I expect Room to Dream to be a divisive document for David Lynch diehards. Depending on one's level of interest in all things Lynch, the book might feel like a charming curiosity or a pointless diversion, making it something of a mirror held to the audience ... As a biography, the book sorely lacks contextual background details and scrutiny of its subject, and as a memoir, it provides little in the way of real introspection and self-awareness. Lynch tells his story through moments, and his friends and family tell it through half-remembered impressions, resulting in a flawed and imbalanced record steeped in ambiguities ... Even with all it's fascinating moments, though, it's hard not to regard Room to Dream as a tremendous missed opportunity. The central problem is that the whole concept of an autobiography goes against all of Lynch's defining sensibilities. Lynch has been a vocal and aggressive advocate against explanation or analysis of his work from the start. His interest as an artist resides in feeling and the subliminal, and he believes the process of decoding that many of his fans eagerly engage in robs his films of their essential mystery.
It is Lynch’s own writing, lacking both wit and real insight, a little throwaway, that disappoints. Lamest of all is his reliance on cute anecdotes about celebrities that are meant to charm, but end up sounding banal — and occasionally creepy.
In sum, the book presents a quirky but ultimately lovable—and widely loved—man ... his persona is so endearing, so enamored of life and film, so—indeed—normal, that it’s confounding to think that behind this childlike chirpiness is the mind that gave us the ear and the depraved Frank Booth who severed it ... It is indeed captivating to read both McKenna and Lynch on the origin of his stories. Many like Blue Velvet, Twin Peaks, and 1990’s Wild at Heart (based on a Barry Gifford novel), do have a basic plot, but their artistic merit is in their accumulation of effects and moments ... Lynch’s prose has all the innocence of the deceptive first part of a Lynch movie ... His writing is sprayed with 'sort ofs' and 'kind ofs' and 'so cools.' The hard work required to get Eraserhead into Cannes 'almost killed me' ... There is, however, a problem with this kind of charm. It’s ultimately a performance, not in the sense that it’s inauthentic, but because it’s the voice of a raconteur; there’s something inevitably impersonal about it. Lynch doesn’t make you feel like you’re in a one-on-one with him, but instead like you’re one among several sitting on barstools around him ... McKenna ends up not being too big a help here. While she understands her subject well, she’s also too close to him ... If we don’t get enough of Lynch’s warts, at least we get to see him and the people around him playing with that clay.
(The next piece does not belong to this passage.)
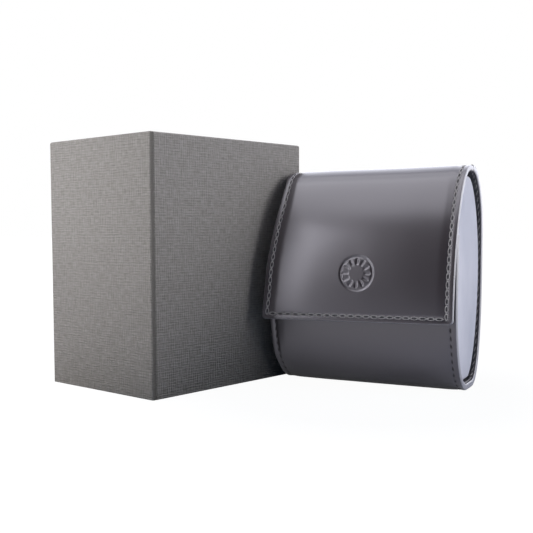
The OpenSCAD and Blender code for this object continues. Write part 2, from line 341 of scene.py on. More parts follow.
def tray_parts(tree):
    """Across and up the tray's walls, whichever way they face."""
    parts = add(tree, "SeparateXYZ", {0: on_carton(tree)})
    return plus(tree, parts.outputs[0], parts.outputs[1]), parts.outputs[2]


dress(["tray_paper"], linen("tray_linen", tray_parts)[0])


# ------------------------------------------------------------------------------------------
# Cradle: a block of foam with a trough that the rounded case stands in. It is covered with short dark flock,
# and is dropped into the tray with a little play.
BRINK_ROUND = 0.9 * MM

flocked_foam, tree, shader = finish("flocked_foam", srgb(52, 50, 54), 1.0, Sheen_Weight=0.5,
                                    Sheen_Roughness=0.4)
place = on_carton(tree)
flock = noise_at(tree, place, 3500, 2)
brushed = noise_at(tree, place, 90, 2)
tint(tree, shader, between(tree, brushed, srgb(42, 40, 44), srgb(62, 60, 65)))
relief(tree, shader, flock, 0.12 * MM)


def round_edges(bm, edges, radius, steps):
    bmesh.ops.bevel(bm, geom=edges, offset=radius, segments=steps, profile=0.5, affect="EDGES", material=-1)


def finished(bm, name, materials, sharp=40):
    """Makes the object of a bmesh, smooth but for edges sharper than the angle."""
    for face in bm.faces:
        face.smooth = True
    mesh = bpy.data.meshes.new(name)
    bm.to_mesh(mesh)
    bm.free()
    mesh.set_sharp_from_angle(angle=math.radians(sharp))
    for material in materials:
        mesh.materials.append(material)
    made = bpy.data.objects.new(name, mesh)
    bpy.context.scene.collection.objects.link(made)
    return made


bm = bmesh.new()
bm.from_mesh(NODES["cradle"].data)
bmesh.ops.remove_doubles(bm, verts=bm.verts, dist=1e-6)
bmesh.ops.dissolve_limit(bm, angle_limit=math.radians(1), verts=bm.verts, edges=bm.edges)
brinks = [e for e in bm.edges if len(e.link_faces) == 2 and e.calc_face_angle() > math.radians(40)]
round_edges(bm, brinks, BRINK_ROUND, 3)
cradle = finished(bm, "flocked_cradle", [flocked_foam])
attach(cradle, "carton_tray")
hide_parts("cradle")


# ------------------------------------------------------------------------------------------
# Carton lid: one sheet of linen paper glued over the board on five sides. Its edges are rounded by the paper,
# and the lap of the sheet makes a shallow groove beside the near upright edge, darkened by painted shade.
LID_HEM = 0.1 * MM
PAPER_THICK = 0.4 * MM
UPRIGHT_ROUND = 1.2 * MM
TOP_ROUND = 1.0 * MM
LAP_EDGE = 1.0 * MM
LAP_WIDE = 1.2 * MM
LAP_DEEP = 0.2 * MM
LID_FLARE = 1.2 * MM
LID_CURL = 1.3 * MM
CARTON_HIGH = carton_high.z
LAP_PAINTED_SHADE = srgb(111, 108, 104)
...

This hybrid form combines memoir and biography ... Clearly this highlights the subjectivity of experience and the inadequacy of life writing, but it could also compromise a biographer’s freedom to speak frankly about her subject. Nevertheless, Room to Dream is a memorable portrait of one of cinema’s great auteurs ... Room to Dream feels a bit like a valedictory festschrift, but it provides a remarkable insight into Lynch’s intense commitment to the 'art life,' from his painting, photography and music to furniture design. As McKenna says: 'To a remarkable degree his life is an exercise in pure creativity.'
…a personification of unconventionality, multimedia visionary David Lynch has combined memoir with biography to forge a strikingly multidimensional portrait of the artist. Coauthor McKenna, a journalist who has known Lynch for decades, presents the facts along with forthright recollections gleaned from extensive interviews with Lynch’s family, ex-wives, friends, and colleagues … incandescently detailed and complexly enlightening chronicle of a fervent, uncompromising life devoted to 'pure creativity'
...insightful, well-researched, conventional biography in chapters drawing mostly on interviews. Although an awkward read, the book abounds in great stories and terrific movie trivia that will sate Lynch fans for years to come.